Agent logs use the same pattern when OpenTelemetry is enabled — each log line includes trace_id / span_id where applicable.
Log levels
The backend reads LOG_LEVEL at startup:
| Level | What you see |
|---|
error | Only failures. |
warn | Failures + non-fatal issues (e.g. “Redis not available, event system running in local-only mode”). |
info | Default. Normal startup, scheduled job summaries, request/response lines. |
debug | Everything including Event published, Processing event, individual metric sync counts. |
Dev environments default to debug, staging and prod default to info.
Graceful shutdown
Fargate sends SIGTERM and gives the container 30 seconds before SIGKILL. The backend’s shutdown path respects that budget:
- A 30-second watchdog is armed (tunable via
SHUTDOWN_TIMEOUT_MS).
- A re-entry guard prevents a second SIGTERM from corrupting the sequence — it forces an immediate
exit(1) instead.
- Each shutdown step runs inside its own try/catch so one hung step doesn’t block the others:
- Clear the staleness-check interval timer
- Stop the ML training scheduler
- Close the gRPC server (drains in-flight streams)
- Flush + close the LaunchDarkly client
- Shut down the event system (Redis pub/sub)
- Close the database connection pool
- After all steps complete,
exit(0). If the watchdog fires first, exit(1) with a log line explaining which step hung.
The agent uses the same pattern: on SIGTERM it stops the gRPC stream, drains the send queue to disk atomically, sends a final health: shutting_down report, and exits.
Self-hosted: typical deployment shapes
AWS ECS + X-Ray via ADOT
Add the AWS Distro for OpenTelemetry Collector as a sidecar container in the same task definition. Point the backend at http://localhost:4318 (already the default). The ADOT sidecar forwards traces to X-Ray and logs to CloudWatch without any code changes.
Kubernetes + any OTLP-compatible collector
Deploy the OpenTelemetry Collector as a DaemonSet or as a sidecar. Point OTEL_EXPORTER_OTLP_ENDPOINT at the collector’s service DNS. The gpu-agent Helm chart exposes telemetry.otel.exporterEndpoint for this.

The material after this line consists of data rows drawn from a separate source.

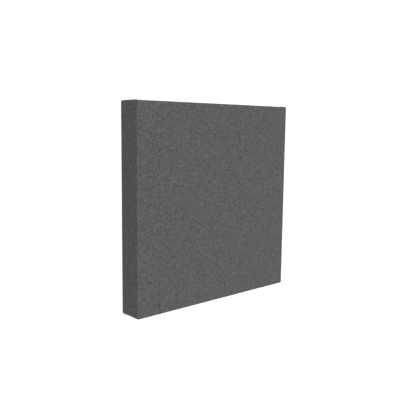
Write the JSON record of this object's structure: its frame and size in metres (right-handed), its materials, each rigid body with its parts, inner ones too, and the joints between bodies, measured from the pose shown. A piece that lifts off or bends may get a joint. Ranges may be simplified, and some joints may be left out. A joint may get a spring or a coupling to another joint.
{
  "type": "fabric acoustic wall panel",
  "caption": "Square fabric-wrapped acoustic wall panel: a rigid wool board in grey woven cloth, folded at the corners and hemmed onto the back.",
  "frame": {"origin": "middle of the back, on the plane of the hem that lies against the wall", "axes": "+Z out of the cloth face, +Y up the panel as it hangs, +X to the right as a viewer sees it"},
  "size_m": [0.6, 0.6024, 0.0776],
  "materials": {
    "wool": "matte",
    "cloth": "matte"
  },
  "bodies": {
    "root": {"wool_board": "wool", "cloth_cover": "cloth"}
  },
  "joints": []
}
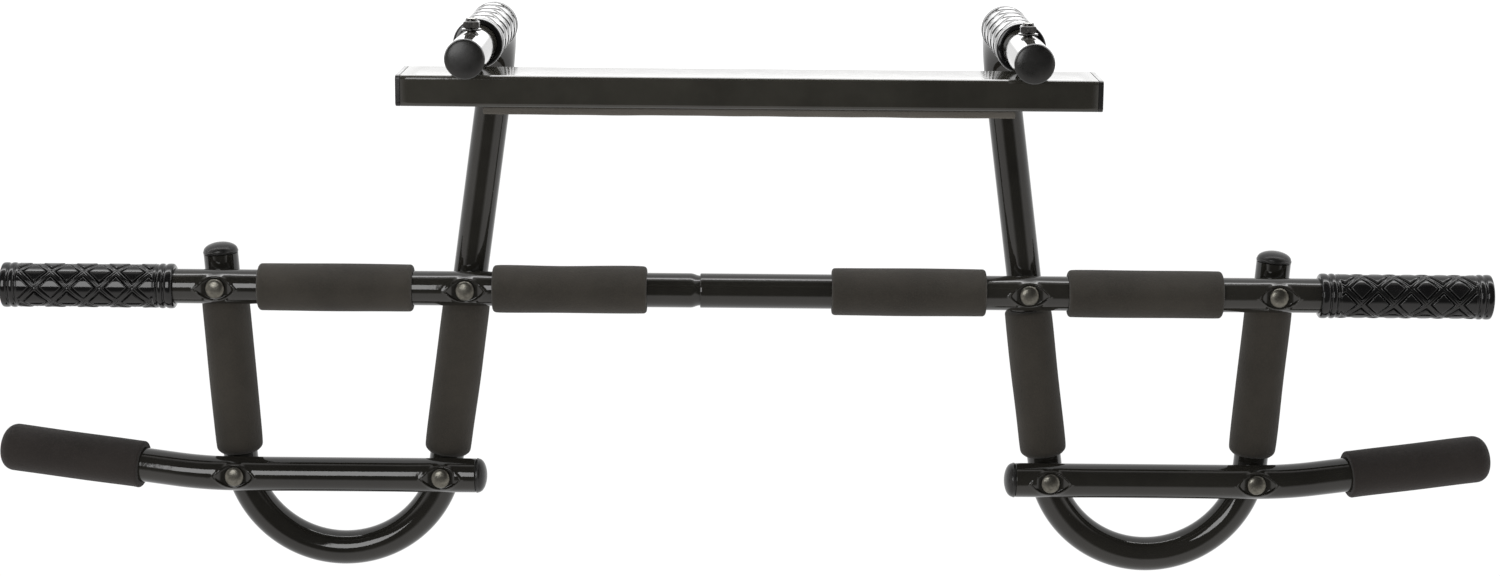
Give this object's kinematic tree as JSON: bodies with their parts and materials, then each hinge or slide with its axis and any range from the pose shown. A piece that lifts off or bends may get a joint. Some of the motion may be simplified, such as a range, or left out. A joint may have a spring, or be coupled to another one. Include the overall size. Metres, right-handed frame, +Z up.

Datadog / Honeycomb / Grafana Cloud
Any OTLP-compatible SaaS works. Configure the collector (or point the backend directly) at the SaaS’s OTLP endpoint with the appropriate API key headers.
What’s instrumented
- HTTP — every incoming Express request is a root span with method, route, status code, duration.
- gRPC — agent↔backend bidirectional streams show up as long-lived spans with per-message child spans.
- Database — every Sequelize query produces a span with the SQL statement.
- Redis — every cache
get / set / brPop is a span.
- HTTP outbound — every
axios / fetch / requests call (agent→cloud APIs, backend→ML sidecar) is a span.
Anomaly-detection training runs produce a single trace that covers: MLTrainingJob orchestrator → feature extraction SQL → HTTP call to Python sidecar → ModelArtifact write. That’s usually the most useful trace to look at when training is failing.